At the time of writing this, AutoML platforms can deal with supervised learning algorithms only. It will be quite sometime before AutoML platforms
can incorporate unsupervised and reinforcement-based learning algorithms. In your data science or ML project, you might often need to use such algorithms. Experienced data scientists and AI/ML experts who understand this are thus required.
Data Scientists are needed to intervene and build strategies using the concepts/logic needed.
4. You need data scientists and AI/ML experts to deal with complex data types.
AutoML platforms can process structured data, which is relational. Several popular AutoML platforms can also process some forms of unstructured data like images and texts. However, they have limitations when you need to deal with complex data forms like network data. You need to build ML models that that process such data and AutoML platforms cannot help. For this, you need data scientists and AI/ML experts.

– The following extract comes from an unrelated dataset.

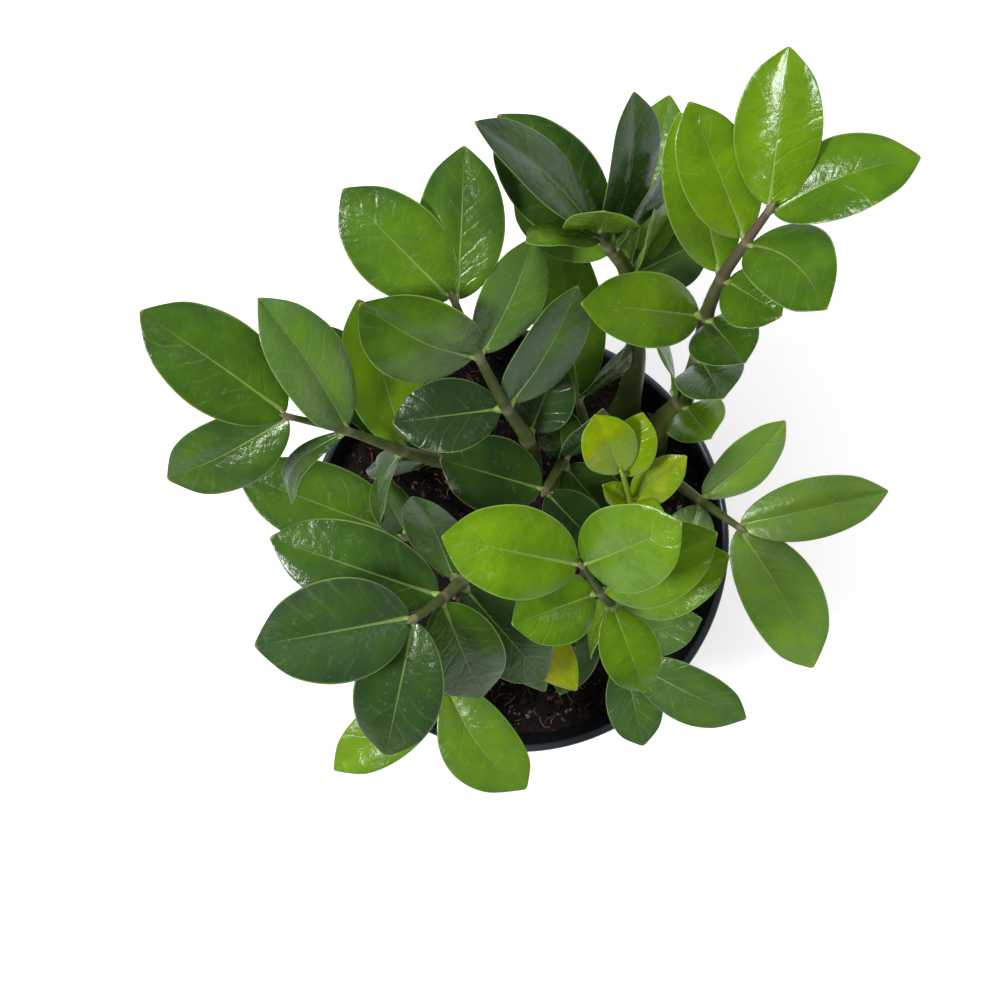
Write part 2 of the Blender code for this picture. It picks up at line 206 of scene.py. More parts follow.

We examined whether you could undertake a data science or ML project with the help of AutoML platforms alone and without experienced data scientists and AI/ML experts. Most of the Data Science Project Lifecycle stages need human expertise. AutoML platforms cannot incorporate some of the vital ML algorithms, and they cannot process some complex data forms. It would help if you certainly had experienced data scientists and AI/ML experts on your team. You should use AutoML platforms to augment their effort since these platforms can handle repetitive tasks.